While he knew what was going on with the Fortrights, he didn’t have a great many details. They’d been arrested last night in full view of their neighbors. Ayden even got to see some of the video when they’d been trying to get away from the men that had come to arrest them. Laughing, he looked over at his daughter—how he loved to say that—and sobered up when she glared at him.

“It’s rude to have fun at someone else’s expense, Ayden.” He told her what he knew and didn’t hold back when he told her about how they’d been going to take one of them. “Take us where? Mom would have had a fit if they’d tried that.”

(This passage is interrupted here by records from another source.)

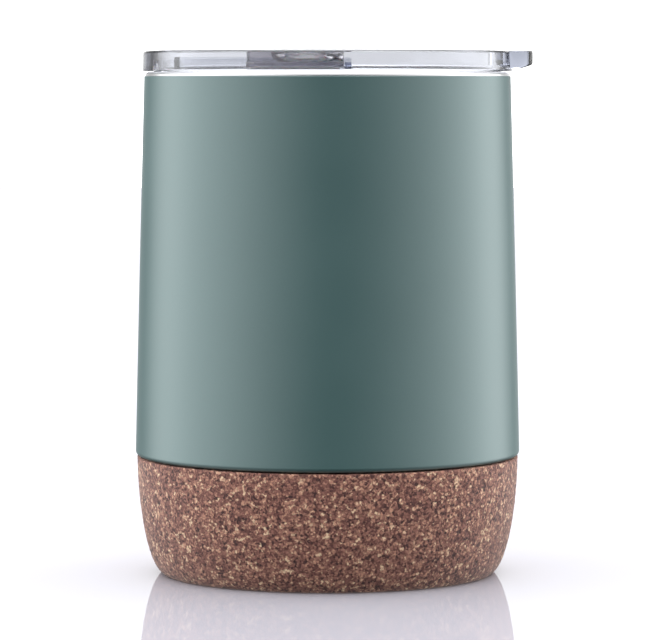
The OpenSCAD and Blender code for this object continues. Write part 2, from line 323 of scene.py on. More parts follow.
def add_ramp(tree, factor, stops):
    """A colour ramp over a factor, with (position, colour) stops."""
    ramp = add_node(tree, "ShaderNodeValToRGB", {"Fac": factor})
    elements = ramp.color_ramp.elements
    while len(elements) < len(stops):
        elements.new(0.5)
    for element, (position, colour) in zip(elements, stops):
        element.position = position
        element.color = (*colour, 1.0)
    return ramp.outputs["Color"]


def add_math(tree, operation, first, second=0.0):
    """One sum on two numbers or sockets."""
    return add_node(tree, "ShaderNodeMath", {0: first, 1: second}, operation=operation).outputs[0]


def fade(tree, value, start, end, low=0.0, high=1.0):
    """Maps a value from one range to another, and holds it there at both ends."""
    return add_node(tree, "ShaderNodeMapRange", {
        "Value": value, "From Min": start, "From Max": end, "To Min": low, "To Max": high}).outputs[0]


def object_point(tree):
    """Object coordinates."""
    return add_node(tree, "ShaderNodeTexCoord").outputs["Object"]


def stretched(tree, vector, scale):
    """A vector with its axes scaled apart."""
    return add_node(tree, "ShaderNodeMapping", {"Vector": vector, "Scale": scale}).outputs["Vector"]


def add_noise(tree, vector, scale, detail, roughness=0.5):
    """Noise from 0 to 1; scale is how many of its blots fit in a metre."""
    values = {"Vector": vector, "Scale": scale, "Detail": detail, "Roughness": roughness}
    return add_node(tree, "ShaderNodeTexNoise", values).outputs["Fac"]


def add_bump(tree, height, distance, strength):
    """A bump from a height of 0 to 1; distance, in metres, is how deep it would be at 1."""
    values = {"Height": height, "Distance": distance, "Strength": strength}
    return add_node(tree, "ShaderNodeBump", values).outputs["Normal"]


# %% [markdown]
# ## Painted steel
# The wall is sprayed with a satin paint that carries fine metal flakes. It could be a plain
# glossy plastic shader, but that reflects too little light: on the real paint the broad pale
# bands at the sides are reflections of the lights. A high IOR gives a strong satin
# reflection over the paint's own colour, a little metal gives the flakes' glow, and noises add
# what spraying leaves: flakes, soft clouds and a faint orange-peel surface.

# %% Satin metallic paint
def satin_paint():
    """Teal-green metallic paint with a satin surface."""
    material, tree, shader = new_material(
        "satin_teal_paint", Metallic=0.1, Roughness=0.36, IOR=2.4,
        Specular_Tint=(0.94, 1.0, 1.0, 1.0))
    point = object_point(tree)
    flakes = add_noise(tree, point, 9000.0, 1.0)
    clouds = add_noise(tree, point, 60.0, 2.0)
    mixed = add_math(tree, "ADD", add_math(tree, "MULTIPLY", flakes, 0.35),
                     add_math(tree, "MULTIPLY", clouds, 0.15))
    colour = add_ramp(tree, mixed, [(0.12, (0.053, 0.134, 0.136)), (0.42, (0.077, 0.172, 0.174))])
    tree.links.new(colour, shader.inputs["Base Color"])
    tree.links.new(fade(tree, clouds, 0.0, 1.0, 0.34, 0.38), shader.inputs["Roughness"])
    peel = add_noise(tree, point, 700.0, 2.0)
    tree.links.new(add_bump(tree, peel, 15 * MICRON, 0.35), shader.inputs["Normal"])
    return material


paint = satin_paint()
print("made", paint.name)

# %% [markdown]
# ## Agglomerated cork
# The base is ground cork, pressed and glued in a mould, then sanded. Each granule has its
# own brown, its edges are darker with glue, and some flakes are pale. A Voronoi texture
# divides space into just such cells, and since it is solid it runs round the cup with no
# seam. Cells of two sizes are mixed, because the grinder leaves both. The large cells are
# used again below to shape the real surface.

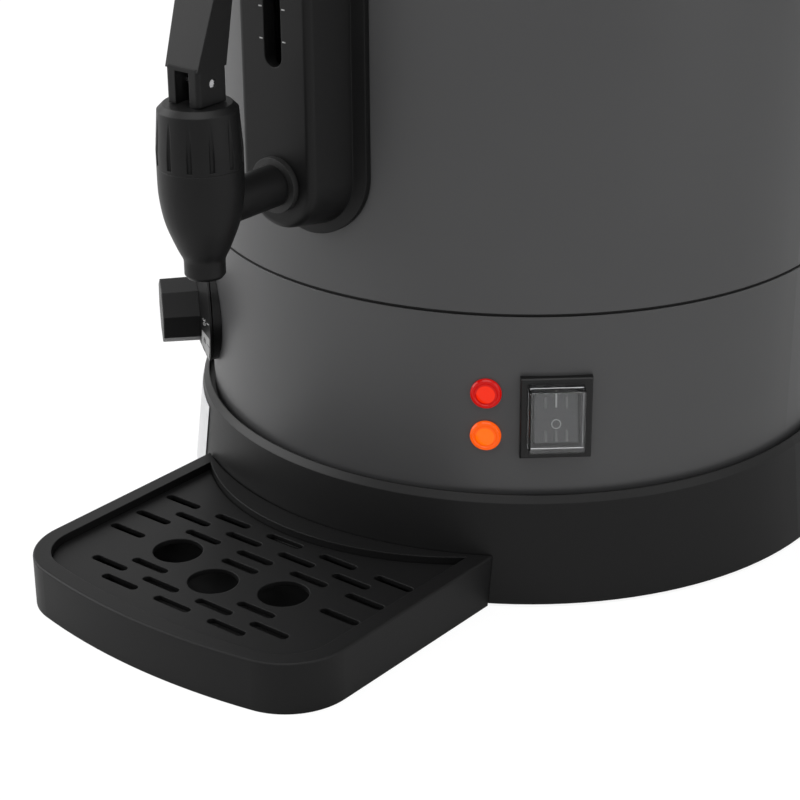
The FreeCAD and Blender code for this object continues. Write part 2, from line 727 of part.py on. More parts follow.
def sight_tube():
    low = TUBE_BOTTOM_Z + 2
    return ring(TUBE_R - 0.5, TUBE_R - 0.5 - TUBE_WALL, low, TUBE_TOP_Z - 2 - low, 0, -TUBE_AT)


def tube_grommets():
    lower = ring(TUBE_R + 0.4, TUBE_R - 0.5, TUBE_BOTTOM_Z + 2, GROMMET_T, 0, -TUBE_AT)
    upper = ring(TUBE_R + 0.4, TUBE_R - 0.5, TUBE_TOP_Z - 2 - GROMMET_T, GROMMET_T, 0, -TUBE_AT)
    return Part.makeCompound([lower, upper])


def tap_washer():
    """Seal between the tap's shoulder and the face of the housing."""
    return rod(COLLAR_R, HOUSING_OUT, HOUSING_OUT + COLLAR_T, 0, TAP_Z).cut(
        rod(THREAD_R, HOUSING_OUT - 1, HOUSING_OUT + COLLAR_T + 1, 0, TAP_Z))


TANK_FLAT = math.sqrt(TANK_R ** 2 - TAP_NUT_R ** 2)


def tank_seal():
    """Silicone washer that follows the tank's curve under the nut."""
    shape = rod(TAP_NUT_R - 0.5, TANK_FLAT - WASHER_T, TANK_R + 1, 0, TAP_Z)
    shape = shape.cut(rod(THREAD_R, TANK_FLAT - 10, TANK_R + 5, 0, TAP_Z))
    return shape.common(disc(TANK_R, TAP_Z - 30, 60))


def tap_nut():
    corners = []
    front = -(TANK_FLAT - WASHER_T)
    for index in range(7):
        turn = math.radians(60 * index)
        corners.append(vec(TAP_NUT_R * math.cos(turn), front, TAP_Z + TAP_NUT_R * math.sin(turn)))
    body = Part.Face(Part.makePolygon(corners)).extrude(vec(0, TAP_NUT_T, 0))
    return body.cut(rod(THREAD_R, TANK_R - 30, TANK_R + 5, 0, TAP_Z))


# Thermostat

def knob_bezel():
    shape = rod(BEZEL_R, SHELL_R - 12, BEZEL_OUT, 0, KNOB_Z).cut(disc(SHELL_R, 0, 200))
    shape = shape.cut(rod(SHAFT_R + 3.0, SHELL_R - 20, SHELL_R + 20, 0, KNOB_Z))
    return turned(shape, KNOB_TURN)


def dial_skirt():
    """Conical skirt round the foot of the knob, which carries the scale."""
    cone = Part.makeCone(SKIRT_R, KNOB_R, SKIRT_OUT - SKIRT_BACK - SKIRT_EDGE,
                         vec(0, -SKIRT_BACK - SKIRT_EDGE, KNOB_Z), vec(0, -1, 0))
    edge = rod(SKIRT_R, SKIRT_BACK, SKIRT_BACK + SKIRT_EDGE, 0, KNOB_Z)
    shape = cone.fuse(edge).cut(rod(SHAFT_R, SKIRT_BACK - 5, SKIRT_OUT + 5, 0, KNOB_Z))
    return turned(shape, KNOB_TURN)


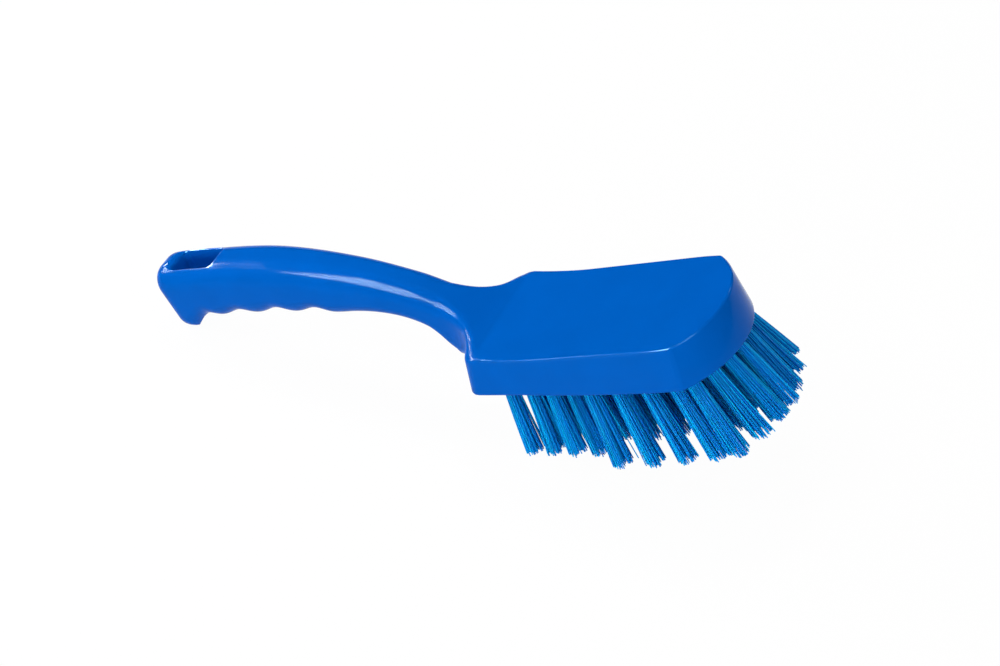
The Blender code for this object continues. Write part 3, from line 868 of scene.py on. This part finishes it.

“They wouldn’t have gotten in the front door, I promise you.But they also admitted to knowing that your biological father was selling drugs to teenagers on the high school grounds.” She said that they used to come by the house when he was there, and he’d sell them to them, too. “He was a terrible man, and I’m happy to have them out of your lives. Both of them are now saying that it’s your mom’s fault that Gilbert is dead and that they expect for her to turn one of you, the better of the two of you, over to them so that their good names are still intact.”